There could, however, be a priority list to be decided by the local self-government e.g. Gram Sabha in accordance with which various individual benefit schemes (IBSs) including low-cost housing or sanitary toilets shall be built. The number and kind of schemes to be taken up under individual benefit schemes could be further diversified to include rural housing, sanitation, kitchen gardens et al to cater to many other perceived needs of the people in the countryside. And the truth remains that present focus of NREGA cannot be sustained beyond a point e.g. we cannot continue constructing water harvesting, minor irrigation or flood proofing structures beyond a point as land is limited.

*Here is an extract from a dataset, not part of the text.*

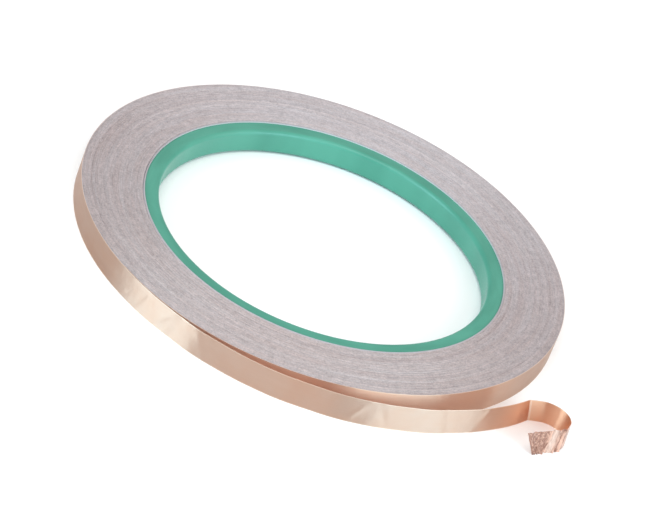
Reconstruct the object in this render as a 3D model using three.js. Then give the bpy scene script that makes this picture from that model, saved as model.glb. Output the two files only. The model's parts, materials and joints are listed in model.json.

So, we need to get ready in advance to prepare for future by modifying the way we reach various benefits to the underprivileged sections of the society. As almost any and every scheme could be executed depending on the availability of skilled and non-skilled manpower, there shall not be any need for wasting time in discussing the advisability of a scheme. The local self-government shall have a shelf of schemes which shall be executed in order of priority. This would save a lot of time and cost over-runs would be avoided, thereby improving creation of capital assets in the countryside and thereby also bridging the rural-urban divide.
Whether such a programme shall be extended to urban areas or not shall depend on the decision to merge the schemes executed by the municipal bodies with the proposed programme. But if we do it, it shall not be such a bad idea as it shall give a better fillip to development process in the municipal areas though there could be different programme officer e.g. the municipal commissioners or executive officers could do the needful in this regard.
The above is just a proposal and this author feels that the same needs to be considered, discussed and debated thoroughly before actually going on the anvil. One does feel that such a programme shall definitely revolutionise the way different welfare and development programmes are planned and executed in this country.